**Input for this task:**
____________________
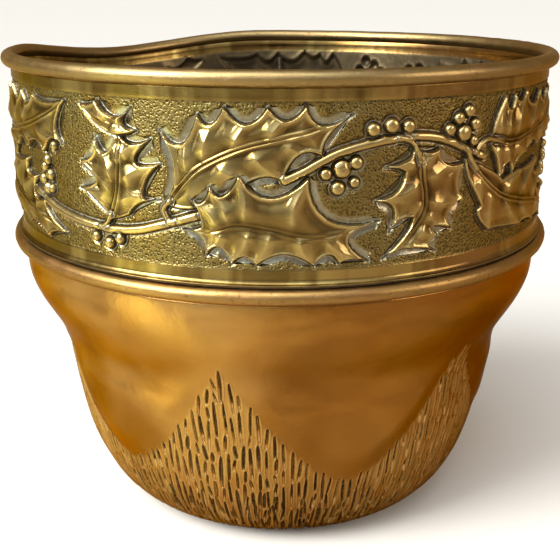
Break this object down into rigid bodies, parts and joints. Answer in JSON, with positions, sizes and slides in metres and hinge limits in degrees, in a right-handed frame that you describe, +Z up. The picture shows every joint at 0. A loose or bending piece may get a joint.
____________________
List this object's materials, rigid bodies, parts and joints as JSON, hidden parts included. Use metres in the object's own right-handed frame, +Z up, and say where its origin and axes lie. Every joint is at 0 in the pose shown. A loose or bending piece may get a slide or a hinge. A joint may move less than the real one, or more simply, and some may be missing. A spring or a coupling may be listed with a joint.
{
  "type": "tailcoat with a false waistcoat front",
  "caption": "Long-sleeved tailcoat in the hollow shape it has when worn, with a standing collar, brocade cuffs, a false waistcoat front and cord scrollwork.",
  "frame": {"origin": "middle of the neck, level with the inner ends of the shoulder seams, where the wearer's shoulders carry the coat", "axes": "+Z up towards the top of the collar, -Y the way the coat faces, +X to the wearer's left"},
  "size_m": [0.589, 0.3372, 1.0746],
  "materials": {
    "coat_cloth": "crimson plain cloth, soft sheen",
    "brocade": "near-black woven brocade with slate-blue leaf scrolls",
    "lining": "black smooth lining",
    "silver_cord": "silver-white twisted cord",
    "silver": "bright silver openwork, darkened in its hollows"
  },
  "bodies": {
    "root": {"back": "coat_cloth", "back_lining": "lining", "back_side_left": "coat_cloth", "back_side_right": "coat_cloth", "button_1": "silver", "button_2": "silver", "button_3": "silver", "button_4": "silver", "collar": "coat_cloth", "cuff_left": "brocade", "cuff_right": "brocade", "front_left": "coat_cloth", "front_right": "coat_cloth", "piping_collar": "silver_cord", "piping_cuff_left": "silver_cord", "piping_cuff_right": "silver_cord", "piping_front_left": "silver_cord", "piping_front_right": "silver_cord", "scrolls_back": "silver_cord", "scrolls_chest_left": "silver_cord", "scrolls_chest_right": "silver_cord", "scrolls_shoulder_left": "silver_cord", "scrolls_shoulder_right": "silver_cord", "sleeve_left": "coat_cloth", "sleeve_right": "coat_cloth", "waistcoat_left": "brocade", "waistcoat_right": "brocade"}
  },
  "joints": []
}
____________________
**Work to be completed:** Read through the data and copy every line where "materials" shows up.

**Task result:**
List this object's materials, rigid bodies, parts and joints as JSON, hidden parts included. Use metres in the object's own right-handed frame, +Z up, and say where its origin and axes lie. Every joint is at 0 in the pose shown. A loose or bending piece may get a slide or a hinge. A joint may move less than the real one, or more simply, and some may be missing. A spring or a coupling may be listed with a joint.
  "materials": {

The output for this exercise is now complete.